Why would he assume this?
Me and my ex have been talking as friends and everything was fine. Then he found out from a mutual friend that I want to get back together with him. He then just assumed that I'm talking to him to try to get back together, and started treating me like a desperate obsessive ex.
My question is, why would he just assume that? Just because you want to get back together with someone, doesn't mean you're TRYING to.
Have you ever heard those stories about someone who is deeply in love with their friend? Every night they cry because the friend doesn't feel the same way. But they always put a smile on and hide it. They suppress their feelings, they don't express them because they know the other person doesn't feel the same. So they just keep it inside. That person is not trying to get with the friend at all! They're just keeping their feelings inside because they accepted that they cannot be together.
Trying to get with the friend would be if they are flirting, trying to get close, asking them on dates, etc. (because they are acting on their feelings rather than suppressing them.
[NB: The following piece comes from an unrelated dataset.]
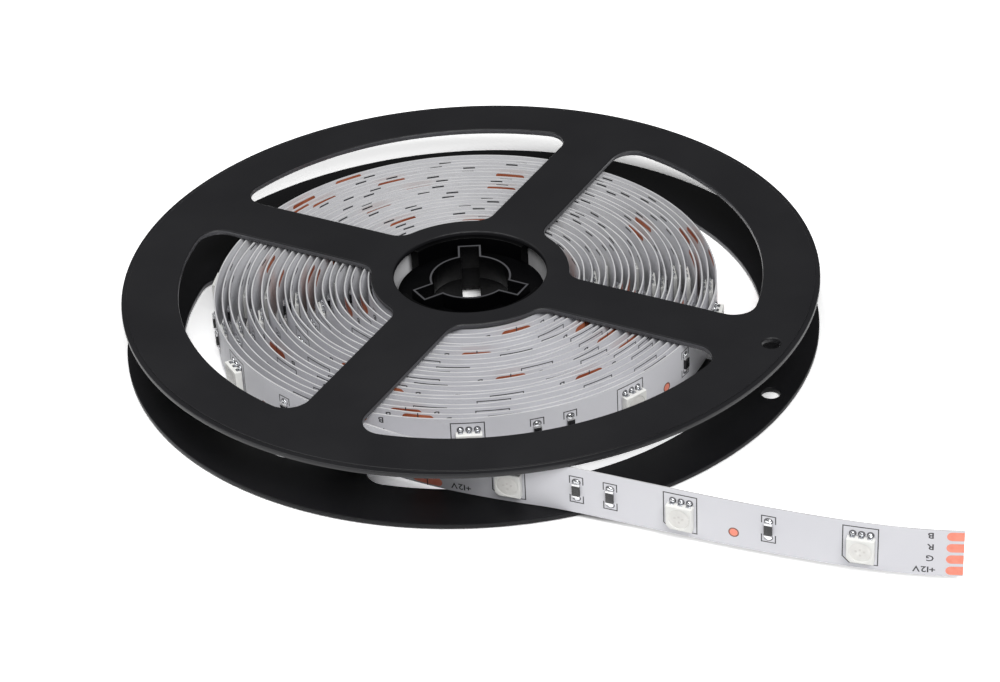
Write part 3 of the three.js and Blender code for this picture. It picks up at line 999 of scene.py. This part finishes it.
def letter_shape(character):
    """A letter's flat mesh, one unit in size, centred, from the built-in typeface, and its width."""
    data = bpy.data.curves.new("letter", "FONT")
    data.body = character
    data.size = 1
    data.resolution_u = LETTER_CURVE_STEPS
    data.offset = LETTER_BOLDNESS
    holder = bpy.data.objects.new("letter", data)
    mesh = bpy.data.meshes.new_from_object(holder)
    points = np.array([tuple(vertex.co)[:2] for vertex in mesh.vertices])
    faces = [tuple(polygon.vertices) for polygon in mesh.polygons]
    bpy.data.objects.remove(holder)
    bpy.data.curves.remove(data)
    bpy.data.meshes.remove(mesh)
    width = points[:, 0].max() - points[:, 0].min()
    points[:, 0] -= points[:, 0].min() + width / 2
    points[:, 1] -= LETTER_HEIGHT_IN_TYPE / 2
    return points, faces, width


LETTERS = {character: letter_shape(character) for character in "BRG+12V"}


def word(distance, name, side, up):
    """A pad's name beside it, in letters turned upside down, as they are printed towards this end."""
    size = LETTER_HEIGHT / LETTER_HEIGHT_IN_TYPE
    right = side * (LETTER_AT if len(name) == 1 else WORD_AT)
    widths = [LETTERS[character][2] * size * LETTER_STRETCH for character in name]
    reach = (sum(widths) + LETTER_GAP * (len(widths) - 1)) / 2
    parts = []
    for character, width in zip(name, widths):
        points, faces, _ = LETTERS[character]
        flipped = points * (-size * LETTER_STRETCH, -size) + (reach - width / 2 + right, up)
        parts.append((laid(distance, flipped, LEGEND_OUT), faces, [0] * len(faces)))
        reach -= width + LETTER_GAP
    return parts


def make_legend():
    parts = []
    for distance in light_distances():
        parts += light_legend(distance, distance < OPEN_LENGTH + LIGHT_PITCH)
    for distance in resistor_distances():
        parts += resistor_legend(distance)
    # Dark dashes on the backs in the roll, in the ink: painted shadow of the gaps between the turns.
    for distance in [*light_distances(), *resistor_distances()]:
        if distance > OPEN_LENGTH:
            parts.append(painted_gap_shadow(distance))
    for up, name in zip(PAD_UPS, PAD_NAMES):
        parts += word(0, name, -1, up)
    cut_line = STRIP_WIDTH / 2 - CUT_LINE_SHORT
    for distance in cut_distances():
        names = PAD_NAMES if distance < OPEN_LENGTH + ALL_NAMES_WITHIN else PAD_NAMES[:1]
        for up, name in zip(PAD_UPS, names):
            for side in (-1, 1):
                parts += word(distance, name, side, up)
        parts.append(stroke(distance, (0, -cut_line), (0, cut_line)))
    make_piece("strip_legend_and_gap_shadows", join_parts(parts), (INK_AND_GAP_SHADOW,), PRINT_SMOOTH_ANGLE)


# Bare copper


def pad(distance, up, towards, out=COPPER_OUT, width=PAD_WIDTH):
    """A bare copper pad from the cut line, with its far end round; towards is 1 for right, -1 for left."""
    radius = width / 2
    straight = PAD_LENGTH - radius
    rows = [(0, radius), (straight / 2, radius), (straight, radius)]
    rows += [(straight + radius * math.sin(angle), radius * math.cos(angle))
             for angle in np.radians(PAD_END_ANGLES)]
    points = [(towards * right, up + half) for right, half in rows]
    points += [(towards * right, up - half) for right, half in rows]
    count = len(rows)
    vertices = laid(distance, points, out)
    faces = []
    for index in range(count - 1):
        face = (index, count + index, count + index + 1, index + 1)
        faces.append(face if (towards > 0) == (out > 0) else tuple(reversed(face)))
    return vertices, faces, [0] * len(faces)


def test_dot(distance, radius, out):
    outline = [point + (0, DOT_UP) for point in circle(radius, DOT_SIDES)]
    vertices = laid(distance, [(0, DOT_UP), *outline], out)
    faces = [(0, 1 + side, 1 + (side + 1) % DOT_SIDES) for side in range(DOT_SIDES)]
    return vertices, faces, [0] * len(faces)


def make_pads():
    back = -STRIP_THICKNESS - COPPER_OUT
    parts = [painted(pad(0, up, -1), ON_BARE) for up in PAD_UPS]
    for distance in cut_distances():
        # Pads in the roll get the darker copy of the copper: painted shade.
        finish = ON_BARE if distance < OPEN_LENGTH else ON_SHADED_COPPER
        for up in PAD_UPS:
            for towards in (-1, 1):
                parts.append(painted(pad(distance, up, towards), finish))
        for towards in (-1, 1):
            parts.append(painted(pad(distance, BACK_PAD_UP, towards, back, BACK_PAD_WIDTH), ON_SHADED_COPPER))
    before, after = cut_starts()
    for start in [*before, *after]:
        place = start + DOT_AFTER_FIRST_LIGHT
        if place < RUN[-1]:
            # A dark ring under each dot: painted shadow at the edge of its opening.
            parts.append(painted(test_dot(place, DOT_SHADOW_RADIUS, COPPER_OUT), ON_DOT_SHADOW))
            parts.append(painted(test_dot(place, DOT_RADIUS, 2 * COPPER_OUT), ON_BARE))
    make_piece("strip_pads", join_parts(parts), PAD_FINISHES, PRINT_SMOOTH_ANGLE)


# Camera, stage and light


def make_camera():
    tilt = math.radians(CAMERA_ELEVATION)
    roll = math.radians(CAMERA_ROLL)
    forward = Vector((0, math.cos(tilt), -math.sin(tilt)))
    up = Vector((0, math.sin(tilt), math.cos(tilt)))
    side = Vector((1, 0, 0))
    rolled_side = math.cos(roll) * side + math.sin(roll) * up
    rolled_up = -math.sin(roll) * side + math.cos(roll) * up
    right, down, ahead = CAMERA_OFFSET
    place = -(right * rolled_side - down * rolled_up + ahead * forward)
    data = bpy.data.cameras.new("camera")
    data.sensor_width = SENSOR_WIDTH
    data.lens = CAMERA_FOCAL_PX * SENSOR_WIDTH / IMAGE_WIDTH_PX
    data.clip_start = CAMERA_NEAREST
    camera = bpy.data.objects.new("camera", data)
    bpy.context.collection.objects.link(camera)
    matrix = Matrix((rolled_side, rolled_up, -forward)).transposed().to_4x4()
    matrix.translation = (place + Vector(AXIS)) * MM
    camera.matrix_world = matrix
    bpy.context.scene.camera = camera


def make_stage():
    """A pale floor, which the camera and glossy reflections see as white where the lamps light it."""
    floor_material, tree, shader = new_material("stage_floor")
    tree.nodes.remove(shader)
    paper = tree.nodes.new("ShaderNodeBsdfDiffuse")
    rays = tree.nodes.new("ShaderNodeLightPath")
    either = tree.nodes.new("ShaderNodeMath")
    either.operation = "MAXIMUM"
    tree.links.new(rays.outputs["Is Camera Ray"], either.inputs[0])
    tree.links.new(rays.outputs["Is Glossy Ray"], either.inputs[1])
    tone = map_range(tree, either.outputs[0], FLOOR_TONE, FLOOR_TONE_SEEN, 0, 1)
    tree.links.new(tone, paper.inputs["Color"])
    tree.links.new(paper.outputs[0], tree.nodes["Material Output"].inputs["Surface"])
    mesh = bpy.data.meshes.new("stage_floor")
    corners = [(x * FLOOR_HALF, y * FLOOR_HALF, 0) for x, y in ((-1, -1), (1, -1), (1, 1), (-1, 1))]
    mesh.from_pydata(corners, [], [(0, 1, 2, 3)])
    mesh.materials.append(floor_material)
    floor = bpy.data.objects.new("stage_floor", mesh)
    bpy.context.collection.objects.link(floor)


def make_lamp(name, place, width, height, watts):
    """A soft lamp aimed at the object."""
    data = bpy.data.lights.new(name, "AREA")
    data.shape = "RECTANGLE"
    data.size = width
    data.size_y = height
    data.energy = watts
    lamp = bpy.data.objects.new(name, data)
    bpy.context.collection.objects.link(lamp)
    lamp.location = place
    lamp.rotation_euler = (-Vector(place)).to_track_quat("-Z", "Y").to_euler()


def make_light():
    world = bpy.data.worlds.new("world")
    bpy.context.scene.world = world
    world.use_nodes = True
    tree = world.node_tree
    background = tree.nodes["Background"]
    background.inputs["Color"].default_value = (1, 1, 1, 1)
    rays = tree.nodes.new("ShaderNodeLightPath")
    strength = map_range(tree, rays.outputs["Is Camera Ray"], WORLD_STRENGTH, WORLD_STRENGTH_SEEN, 0, 1)
    tree.links.new(strength, background.inputs["Strength"])
    for lamp in LAMPS:
        make_lamp(*lamp)


make_camera()
make_reel_half("reel_half_top", "upper_reel_half", True)
make_reel_half("reel_half_bottom", "lower_reel_half", False)
make_strip()
make_lights()
make_resistors()
make_legend()
make_pads()
make_stage()
make_light()

scene = bpy.context.scene
scene.view_settings.view_transform = "Standard"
They are trying to make things go forward instead of accepting how they are now).
So just because you want to be with someone doesn't mean you're trying to. I wanted to be with him, but I hid my feelings and I kept it to myself. I think it was quite considerate of me to respect how he feels and not push anything on him. So how can he interpret it as me trying to get with him; how can he treat me like a pushy desperate ex when I was actually being the opposite (a respectful considerate one)!